By the early 20th century, Romanesque architecture had already fallen out of vogue, and the building’s size was insufficient for the needs of a growing city. It was demolished in the early 1930s, and replaced with the current Harold Donahue Federal Building and Courthouse, which has itself become a historic building. The only building still standing from the first photo, though, is the 1850s Stevens’ Building, which is partially visible in the distance to the left of the post office. Today, both it and the neighboring federal building are listed on the National Register of Historic Places.

Salem Square, Worcester, Mass

The churches of Salem Square in Worcester, around 1895. Image from Picturesque Worcester (1895).


The scene in 2016:

Taken from nearly the same spot as the photos of the previous post, this scene shows Salem Square, a roughly triangular-shaped plaza on the east side of the Worcester Common. On the other side of this square were two churches, with the Salem Square Congregational Church on the left and the First Baptist Church on the right. As mentioned in the previous post, this Congregational church was established in 1848, and the building was probably completed soon after. The Baptist church was slightly older, dating back to the 1830s when it replaced an earlier meeting house which had burned on the same site.

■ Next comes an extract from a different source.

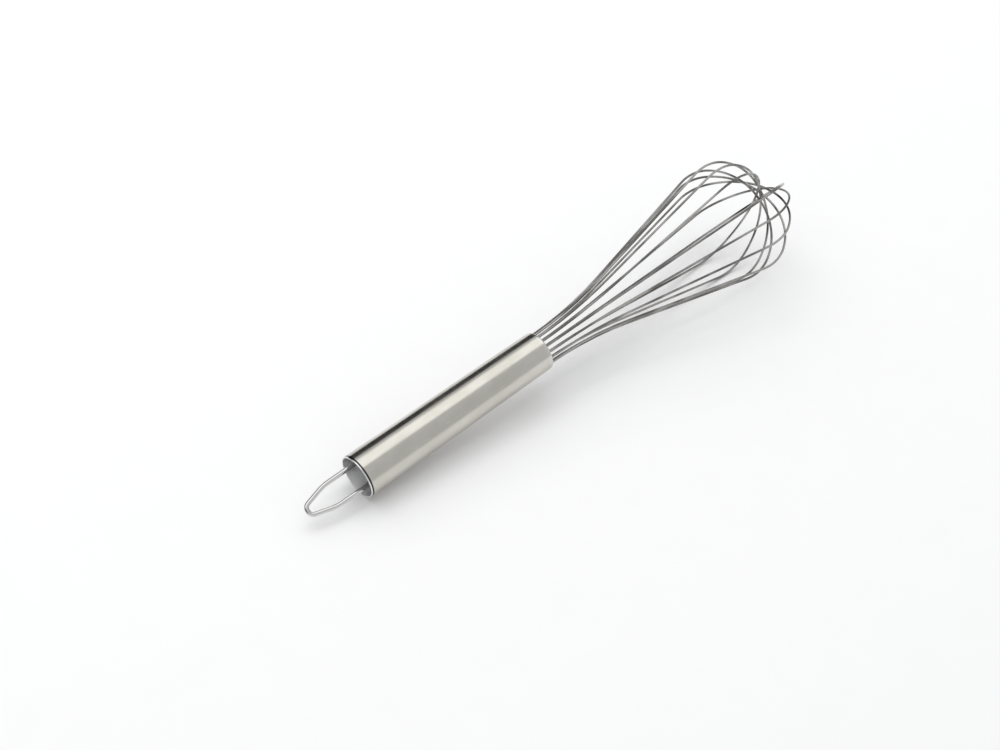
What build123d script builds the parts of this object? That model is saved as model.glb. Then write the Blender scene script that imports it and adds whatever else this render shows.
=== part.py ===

In 1902, the Baptists sold their building to the Catholic church, and it became the Notre Dame Church. In the late 1920s, the old building was demolished to build the present Notre Dame Church on the same site. The other buildings in the first photo have also since been demolished, and by the early 1970s the entire area here was redeveloped as the Worcester Center urban renewal project. Part of this project included eliminating most of Salem Square itself, replacing the plaza with the office building that is seen here now. It hides the view of the 1929 Notre Dame Church, which survived the Worcester Center construction but, as of 2016, is scheduled to be demolished soon as part of the CitySquare redevelopment project.